Most of the media’s focus on the VII Cuban Communist Party Congress has been on the political immobility of the Castro regime.
General Raul Castro, his family and comrades will clearly remain in charge, with no youthful or optimistic outlook for the future.
However, what was widely under-reported was the economic retrenchment of the Castro regime.
This is the area where the Obama Administration and its allies had set the highest hopes for “change.”
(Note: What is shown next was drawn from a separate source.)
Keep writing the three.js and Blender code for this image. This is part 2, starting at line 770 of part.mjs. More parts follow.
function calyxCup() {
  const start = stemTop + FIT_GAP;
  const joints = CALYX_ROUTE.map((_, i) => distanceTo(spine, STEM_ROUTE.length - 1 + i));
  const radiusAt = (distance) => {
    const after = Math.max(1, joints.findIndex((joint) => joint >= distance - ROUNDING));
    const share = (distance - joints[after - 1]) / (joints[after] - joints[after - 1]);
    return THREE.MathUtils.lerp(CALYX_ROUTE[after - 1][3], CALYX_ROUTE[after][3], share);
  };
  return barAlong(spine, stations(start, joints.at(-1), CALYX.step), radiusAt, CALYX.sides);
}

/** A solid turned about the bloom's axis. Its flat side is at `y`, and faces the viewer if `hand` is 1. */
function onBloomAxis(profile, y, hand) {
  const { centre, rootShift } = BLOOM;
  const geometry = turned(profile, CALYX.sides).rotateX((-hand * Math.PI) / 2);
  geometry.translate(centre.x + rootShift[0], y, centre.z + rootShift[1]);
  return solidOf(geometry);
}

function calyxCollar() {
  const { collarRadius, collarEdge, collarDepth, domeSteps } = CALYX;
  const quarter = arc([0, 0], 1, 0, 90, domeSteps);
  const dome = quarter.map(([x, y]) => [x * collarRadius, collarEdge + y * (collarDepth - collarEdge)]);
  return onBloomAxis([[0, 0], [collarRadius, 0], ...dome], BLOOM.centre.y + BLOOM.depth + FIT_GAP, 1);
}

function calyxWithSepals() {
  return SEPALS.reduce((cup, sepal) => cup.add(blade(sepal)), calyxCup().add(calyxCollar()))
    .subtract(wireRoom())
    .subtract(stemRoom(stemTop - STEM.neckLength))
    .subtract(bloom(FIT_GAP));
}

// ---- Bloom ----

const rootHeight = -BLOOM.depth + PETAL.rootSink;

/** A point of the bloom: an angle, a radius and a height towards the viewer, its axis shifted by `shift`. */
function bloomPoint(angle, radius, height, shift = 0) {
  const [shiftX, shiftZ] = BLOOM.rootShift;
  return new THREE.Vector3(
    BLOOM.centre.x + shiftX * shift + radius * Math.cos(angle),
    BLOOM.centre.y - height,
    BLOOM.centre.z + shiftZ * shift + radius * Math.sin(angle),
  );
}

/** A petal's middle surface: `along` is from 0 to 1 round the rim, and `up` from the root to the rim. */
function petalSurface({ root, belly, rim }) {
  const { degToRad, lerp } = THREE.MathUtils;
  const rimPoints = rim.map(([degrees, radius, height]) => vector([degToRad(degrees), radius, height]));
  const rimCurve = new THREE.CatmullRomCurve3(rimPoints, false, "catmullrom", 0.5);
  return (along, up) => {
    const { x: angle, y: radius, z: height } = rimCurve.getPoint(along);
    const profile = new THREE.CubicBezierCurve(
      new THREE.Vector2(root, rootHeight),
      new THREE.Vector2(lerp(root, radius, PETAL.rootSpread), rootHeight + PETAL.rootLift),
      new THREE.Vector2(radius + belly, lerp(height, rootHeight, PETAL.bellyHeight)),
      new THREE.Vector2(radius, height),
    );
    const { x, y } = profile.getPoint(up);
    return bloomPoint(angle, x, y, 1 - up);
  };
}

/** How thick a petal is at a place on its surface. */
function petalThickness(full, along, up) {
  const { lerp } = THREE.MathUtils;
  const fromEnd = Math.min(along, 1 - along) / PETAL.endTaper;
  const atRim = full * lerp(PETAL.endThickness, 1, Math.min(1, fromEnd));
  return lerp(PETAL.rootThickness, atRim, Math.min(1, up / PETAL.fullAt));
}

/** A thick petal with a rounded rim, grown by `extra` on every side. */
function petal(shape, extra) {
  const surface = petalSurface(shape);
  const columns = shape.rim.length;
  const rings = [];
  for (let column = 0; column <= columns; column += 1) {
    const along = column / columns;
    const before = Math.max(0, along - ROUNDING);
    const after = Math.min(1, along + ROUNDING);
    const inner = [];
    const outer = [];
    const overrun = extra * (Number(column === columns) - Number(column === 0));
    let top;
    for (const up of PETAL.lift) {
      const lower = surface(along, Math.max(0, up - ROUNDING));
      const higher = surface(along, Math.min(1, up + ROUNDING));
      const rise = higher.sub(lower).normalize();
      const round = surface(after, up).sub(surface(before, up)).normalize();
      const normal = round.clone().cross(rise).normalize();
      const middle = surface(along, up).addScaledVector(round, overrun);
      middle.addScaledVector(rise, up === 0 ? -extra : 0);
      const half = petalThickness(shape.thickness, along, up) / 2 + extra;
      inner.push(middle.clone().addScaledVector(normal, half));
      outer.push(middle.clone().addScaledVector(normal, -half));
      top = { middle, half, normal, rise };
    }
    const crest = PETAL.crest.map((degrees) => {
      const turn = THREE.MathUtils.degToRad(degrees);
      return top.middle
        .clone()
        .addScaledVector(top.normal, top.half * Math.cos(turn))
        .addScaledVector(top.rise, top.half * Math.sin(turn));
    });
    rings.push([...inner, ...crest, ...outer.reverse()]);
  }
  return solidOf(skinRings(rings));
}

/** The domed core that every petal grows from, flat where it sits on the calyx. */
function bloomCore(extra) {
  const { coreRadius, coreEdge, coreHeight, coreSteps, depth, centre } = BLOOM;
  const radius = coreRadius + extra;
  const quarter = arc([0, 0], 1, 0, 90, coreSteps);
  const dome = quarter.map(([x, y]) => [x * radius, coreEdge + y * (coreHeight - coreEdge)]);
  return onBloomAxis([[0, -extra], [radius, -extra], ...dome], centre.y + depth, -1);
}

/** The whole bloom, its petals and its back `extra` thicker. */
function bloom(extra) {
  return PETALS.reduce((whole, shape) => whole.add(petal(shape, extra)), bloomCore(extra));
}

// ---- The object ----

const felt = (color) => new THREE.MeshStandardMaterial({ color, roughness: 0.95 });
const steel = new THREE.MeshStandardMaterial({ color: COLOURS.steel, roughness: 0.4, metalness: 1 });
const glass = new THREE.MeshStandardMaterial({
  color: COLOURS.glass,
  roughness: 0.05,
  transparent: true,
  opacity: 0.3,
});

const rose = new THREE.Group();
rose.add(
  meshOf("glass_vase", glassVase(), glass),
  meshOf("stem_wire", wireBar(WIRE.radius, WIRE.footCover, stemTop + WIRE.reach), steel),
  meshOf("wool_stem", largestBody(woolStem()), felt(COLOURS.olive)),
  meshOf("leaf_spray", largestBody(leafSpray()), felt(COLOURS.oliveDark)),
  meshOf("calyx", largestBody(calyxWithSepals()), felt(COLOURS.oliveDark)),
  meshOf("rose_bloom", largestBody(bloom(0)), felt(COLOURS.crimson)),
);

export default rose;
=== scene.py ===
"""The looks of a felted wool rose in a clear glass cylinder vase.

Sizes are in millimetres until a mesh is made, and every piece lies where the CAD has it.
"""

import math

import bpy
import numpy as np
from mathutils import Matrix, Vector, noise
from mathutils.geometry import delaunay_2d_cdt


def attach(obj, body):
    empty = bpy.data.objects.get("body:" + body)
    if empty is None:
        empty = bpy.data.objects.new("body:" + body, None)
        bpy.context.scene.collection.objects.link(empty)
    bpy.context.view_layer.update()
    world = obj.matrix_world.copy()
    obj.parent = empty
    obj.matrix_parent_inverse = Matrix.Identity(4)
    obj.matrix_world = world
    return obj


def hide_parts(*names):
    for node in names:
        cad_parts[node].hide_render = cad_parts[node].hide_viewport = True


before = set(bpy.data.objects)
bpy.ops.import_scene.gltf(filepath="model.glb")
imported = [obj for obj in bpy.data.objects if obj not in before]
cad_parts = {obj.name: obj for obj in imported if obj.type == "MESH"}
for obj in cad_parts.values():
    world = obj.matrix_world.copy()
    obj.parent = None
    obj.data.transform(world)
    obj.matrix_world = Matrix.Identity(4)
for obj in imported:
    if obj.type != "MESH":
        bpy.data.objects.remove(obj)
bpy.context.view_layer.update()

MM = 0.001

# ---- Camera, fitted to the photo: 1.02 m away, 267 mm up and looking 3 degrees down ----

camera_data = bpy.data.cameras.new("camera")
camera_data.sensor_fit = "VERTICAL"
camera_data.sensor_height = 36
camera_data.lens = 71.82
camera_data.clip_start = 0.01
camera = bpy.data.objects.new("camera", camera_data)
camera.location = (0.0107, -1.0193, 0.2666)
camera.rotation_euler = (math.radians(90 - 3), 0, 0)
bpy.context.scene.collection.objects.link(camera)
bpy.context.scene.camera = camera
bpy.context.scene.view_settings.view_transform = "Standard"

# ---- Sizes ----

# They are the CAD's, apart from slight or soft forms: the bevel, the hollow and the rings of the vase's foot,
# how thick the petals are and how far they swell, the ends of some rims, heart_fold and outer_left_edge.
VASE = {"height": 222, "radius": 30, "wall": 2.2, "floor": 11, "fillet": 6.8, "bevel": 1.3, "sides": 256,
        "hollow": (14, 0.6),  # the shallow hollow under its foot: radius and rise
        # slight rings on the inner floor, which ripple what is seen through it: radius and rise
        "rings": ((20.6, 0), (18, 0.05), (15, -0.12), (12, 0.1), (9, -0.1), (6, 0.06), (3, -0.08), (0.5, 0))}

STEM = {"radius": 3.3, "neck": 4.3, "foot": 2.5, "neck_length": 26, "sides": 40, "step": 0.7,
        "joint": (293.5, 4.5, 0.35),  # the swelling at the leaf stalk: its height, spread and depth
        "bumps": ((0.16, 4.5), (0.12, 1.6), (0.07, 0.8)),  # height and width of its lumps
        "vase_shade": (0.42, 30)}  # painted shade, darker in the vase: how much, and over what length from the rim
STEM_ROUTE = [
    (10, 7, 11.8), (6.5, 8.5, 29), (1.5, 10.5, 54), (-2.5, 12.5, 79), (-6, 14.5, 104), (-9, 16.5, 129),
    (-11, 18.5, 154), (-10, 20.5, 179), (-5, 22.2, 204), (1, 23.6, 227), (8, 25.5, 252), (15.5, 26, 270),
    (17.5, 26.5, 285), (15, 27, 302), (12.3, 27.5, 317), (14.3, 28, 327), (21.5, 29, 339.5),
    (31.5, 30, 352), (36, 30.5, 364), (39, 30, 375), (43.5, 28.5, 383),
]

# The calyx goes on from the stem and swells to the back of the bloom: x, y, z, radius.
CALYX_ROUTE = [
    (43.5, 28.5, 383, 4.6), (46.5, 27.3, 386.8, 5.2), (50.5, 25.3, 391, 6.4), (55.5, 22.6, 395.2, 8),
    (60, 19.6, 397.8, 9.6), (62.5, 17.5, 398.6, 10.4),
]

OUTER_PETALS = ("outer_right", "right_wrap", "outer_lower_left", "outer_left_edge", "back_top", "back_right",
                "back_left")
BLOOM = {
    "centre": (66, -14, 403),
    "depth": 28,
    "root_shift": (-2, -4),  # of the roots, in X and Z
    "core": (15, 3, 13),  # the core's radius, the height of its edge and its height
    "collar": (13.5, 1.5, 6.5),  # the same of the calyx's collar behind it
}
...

Well, they got change — for the worse.
During the Congress, Castro announced that the much-lauded “Lineamientos” (“Guidelines”) released pursuant to the 2011 Congress will be amended, so that the prohibition (#3) on the “accumulation of property” by the “non-state sector” will also include a prohibition on the “accumulation of wealth.”
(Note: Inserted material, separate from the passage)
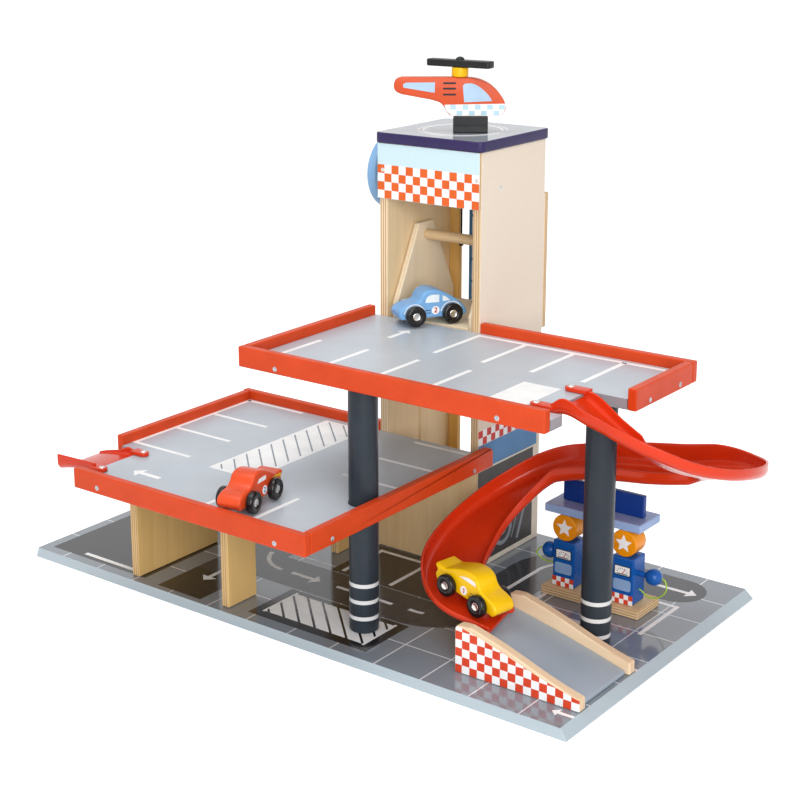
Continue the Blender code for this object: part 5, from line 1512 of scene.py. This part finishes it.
# %% The helicopter's body
HELI = (
    (-17.2, 0, 1), (26.2, 0, 1), (30.5, 2.8), (32.1, 8.9), (30.5, 14), (27.5, 18.8), (21.8, 25.5),
    (13.8, 31.2), (4, 34.6), (-12.6, 35.7, 1), (-64, 35.7, 1), (-69, 33.5), (-70.8, 28.8), (-69.4, 23.5),
    (-64, 20.4, 1), (-47.1, 17.2), (-33.3, 14.4), (-27.5, 12), (-23.8, 7.6), (-20.5, 2.2)
)
YAW = math.radians(34)
HELI_U = np.array([math.cos(YAW), math.sin(YAW), 0])
HELI_N = np.cross(HELI_U, (0, 0, 1))
HELI_AT, HELI_THICK = np.array([334.6, 261.3, 435.1]), 13
heli = eased_board(
    "helicopter_board", smooth_outline(HELI, 9), HELI_THICK, 1.2, frame_of(HELI_AT, HELI_U, UPWARDS),
    PAINT["helicopter red paint"], "helicopter", 6,
)
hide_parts("helicopter_body")
print("helicopter's body made")

# %% Prints on the helicopter
TAIL_GLASS = ((-62.0, 26.5), (-36.4, 22.2), (-33.1, 21.9), (-32.9, 31.3), (-59.3, 31.0), (-62.3, 29.6))
FRONT_GLASS = ((-6.0, 13.0, 1), (19.8, 14.1, 1), (16.8, 18.8), (10.7, 24.9), (5.3, 28.6), (0.6, 30.3),
               (-5.5, 30.0, 1), (-7.3, 28.2, 1))
BELLY = (
    (-24.2, 10.7, 1), (-21.8, 5.0), (-17.3, 0.4, 1), (26.0, 0.4, 1), (30.0, 3.0), (31.5, 7.2),
    (31.6, 11.7, 1)
)
upper_squares = [block(x, 6.3, x + 5.2, 10.8) for x in (-18.8, -7.3, 3.9, 15.1, 26.0)]
lower_squares = [block(x, 0.9, x + 5.2, 5.2) for x in (-12.9, -1.6, 9.6, 21.0)]
PRINTS = {
    "helicopter_glass_tail": ("print glass blue", 0.05, [TAIL_GLASS]),
    "helicopter_glass": ("print glass blue", 0.05, [smooth_outline(FRONT_GLASS, 5)]),
    "helicopter_slots": (
        "print black", 0.05, [block(-25.6, z - 0.9, -13.5, z + 0.9, 0.85) for z in (30.5, 25.5, 20.1)]
    ),
    "helicopter_belly": ("print white", 0.05, [smooth_outline(BELLY, 5)]),
    "helicopter_squares": ("print sky", 0.09, upper_squares + lower_squares)
}
for side, label in ((1, "near"), (-1, "far")):
    place = frame_of(HELI_AT + HELI_N * side * HELI_THICK / 2, HELI_U * side, UPWARDS)
    for name, (ink, high, outlines) in PRINTS.items():
        markings(f"{name}_{label}", place, mirrored(outlines, side), PAINT[ink], "helicopter", high=high)
print("helicopter printed")

# %% Mast and rotor
MAST_AT = HELI_AT + HELI_U * -10.1 + np.array([0, 0, 36.0])
MAST = [(0, 12.9), (1.5, 12.9), (1.5, 8.5)] + rounded_end(7.75, 8.5, 0.9) + [(7.75, 0.9), (7.0, 0), (0, 0)]
mast = turned("helicopter_mast_turned", MAST, MAST_AT, UPWARDS, PAINT["mast yellow paint"], "helicopter", 48)
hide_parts("helicopter_mast")
turn = math.radians(4)
along, aside = (math.cos(turn), math.sin(turn), 0), (-math.sin(turn), math.cos(turn), 0)
ROTOR = frame_of(MAST_AT + np.array([0, 0, 8.8 + 3.25]), along, aside)
outline = block(-33.5, -6, 33.5, 6, 3, 8)
blade = eased_board("helicopter_rotor_board", outline, 6.5, 1.2, ROTOR, PAINT["stand black paint"], "rotor")
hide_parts("helicopter_rotor")
DOME_R, DOME_HIGH = 4.2, 3.0
cap = [(DOME_R * math.sin(b), DOME_HIGH * math.cos(b)) for b in np.linspace(0.2, math.pi / 2, 8)]
DOME = [(0, DOME_HIGH)] + cap + [(DOME_R, -0.4), (0, -0.4)]
turned("rotor_dome", DOME, MAST_AT + np.array([0, 0, 15.3]), UPWARDS, PAINT["stand black paint"], "rotor", 40)
print("mast and rotor made")

# %% [markdown]
# ## The lift's string
# The lift hangs on a black string that the axle winds up. On the toy its top stays with the tower and its foot
# moves with the lift; here the string is one straight piece that rides no body, and a small knot on the lift
# ends it under the lift's bar.

# %% String
KNOT = [(0, 2.2), (1.5, 2.0), (2.1, 1.2), (2.2, 0.2), (1.6, -0.9), (0, -1.2)]
turned("string_knot", KNOT, (321.2, WIND_Y, 310.0), UPWARDS, PAINT["string black"], "lift", 20, 60)
string_low, string_high = world_box("lift_string")
STRING_X, STRING_Y = ((string_low + string_high) / 2)[:2]
STRING_FOOT, STRING_TOP = string_low[2], string_high[2]
profile = drum(0.9, STRING_FOOT, STRING_TOP, 0.2)
string = turned(
    "lift_string_thick", profile, (STRING_X, STRING_Y, 0), UPWARDS, PAINT["string black"], None, 20
)
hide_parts("lift_string")
start, end = (tuple(world((STRING_X, STRING_Y, z))) for z in (STRING_TOP, STRING_FOOT))
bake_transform(string)
print("string", round(STRING_TOP - STRING_FOOT, 1), "mm at", round(STRING_X, 1), round(STRING_Y, 1))

# %% [markdown]
# ## Floor, light and background
# A plain white sweep with soft light from all round. The floor adds a little light of its own for the
# camera only, which takes it to white, and the object's shadow still shows on it.

# %% Floor
FLOOR_HALF, FLOOR_GLOW, ROOM_LIGHT = 40, 0.62, 0.50
WHITE = (1, 1, 1, 1)


def seen_directly(tree):
    """1 for rays from the camera, in a reflection or through glass, and 0 for light on other things."""
    rays = tree.nodes.new("ShaderNodeLightPath").outputs
    mirrored_or_through = maths(tree, "MAXIMUM", rays["Is Glossy Ray"], rays["Is Transmission Ray"])
    return maths(tree, "MAXIMUM", rays["Is Camera Ray"], mirrored_or_through)


floor_mesh = bpy.data.meshes.new("floor")
corners = [(FLOOR_HALF * x, FLOOR_HALF * y, 0) for x, y in ((-1, -1), (1, -1), (1, 1), (-1, 1))]
floor_mesh.from_pydata(corners, [], [(0, 1, 2, 3)])
floor_piece = bpy.data.objects.new("floor", floor_mesh)
bpy.context.scene.collection.objects.link(floor_piece)
made, tree, shader, spot = blank("white sweep")
paper = add(tree, "ShaderNodeTexNoise", vector=spot, scale=3.0, detail=2.0)
tree.links.new(
    mixed(tree, paper.outputs[0], (0.83, 0.83, 0.83), (0.87, 0.87, 0.87)), shader.inputs["Base Color"]
)
shader.inputs["Roughness"].default_value = 0.9
glow = add(tree, "ShaderNodeEmission", i0=WHITE, i1=maths(tree, "MULTIPLY", seen_directly(tree), FLOOR_GLOW))
both = tree.nodes.new("ShaderNodeAddShader")
tree.links.new(shader.outputs[0], both.inputs[0])
tree.links.new(glow.outputs[0], both.inputs[1])
tree.links.new(both.outputs[0], tree.nodes["Material Output"].inputs["Surface"])
floor_mesh.materials.append(made)
print("floor laid")

# %% Room and lamps
world_light = bpy.data.worlds.new("studio")
world_light.use_nodes = True
bpy.context.scene.world = world_light
tree = world_light.node_tree
back = tree.nodes["Background"]
back.inputs["Color"].default_value = WHITE
tree.links.new(between(tree, seen_directly(tree), ROOM_LIGHT, 1.0), back.inputs["Strength"])


def soft_light(name, place, target, size, watts):
    """A square area lamp that looks at a point."""
    lamp = bpy.data.lights.new(name, "AREA")
    lamp.size = size
    lamp.energy = watts
    obj = bpy.data.objects.new(name, lamp)
    way = Vector(target) - Vector(place)
    obj.matrix_world = Matrix.Translation(place) @ way.to_track_quat("-Z", "Y").to_matrix().to_4x4()
    bpy.context.scene.collection.objects.link(obj)


soft_light("key", (1.8, -1.9, 1.0), (0, 0, 0.2), 1.5, 46)
soft_light("top", (-0.3, -0.5, 2.6), (0, 0, 0.1), 1.5, 27)
bpy.context.scene.view_settings.view_transform = "Standard"
print("studio lit")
In other words, the Castro regime can crack down on any person for accumulating any amount of money, without any recourse, based on its own subjective standard.
Castro also reminded everyone that “cuentapropistas” (“self-employment”) are not juridical persons.
In other words, they are legal ghosts.
Of course, this was entirely predictable by anyone that has followed the ebbs-and-flows of “self-employment” since Castro authorized it in 1993.
The regime only expands “self-employment” out of necessity. Then, once it recovers economically, hinders it again.
Thus, every pardoned debt, line of credit and license given by the Obama Administration to conduct business with the Castro’s monopolies only hurts Cuba’s “self-employment” sector.
It’s not a coincidence that the number of “self-employed” Cubans has dropped by 10,000 since the Obama Administration announced its new policy in December 2014.
Obama’s new policy is only empowering Castro’s regime.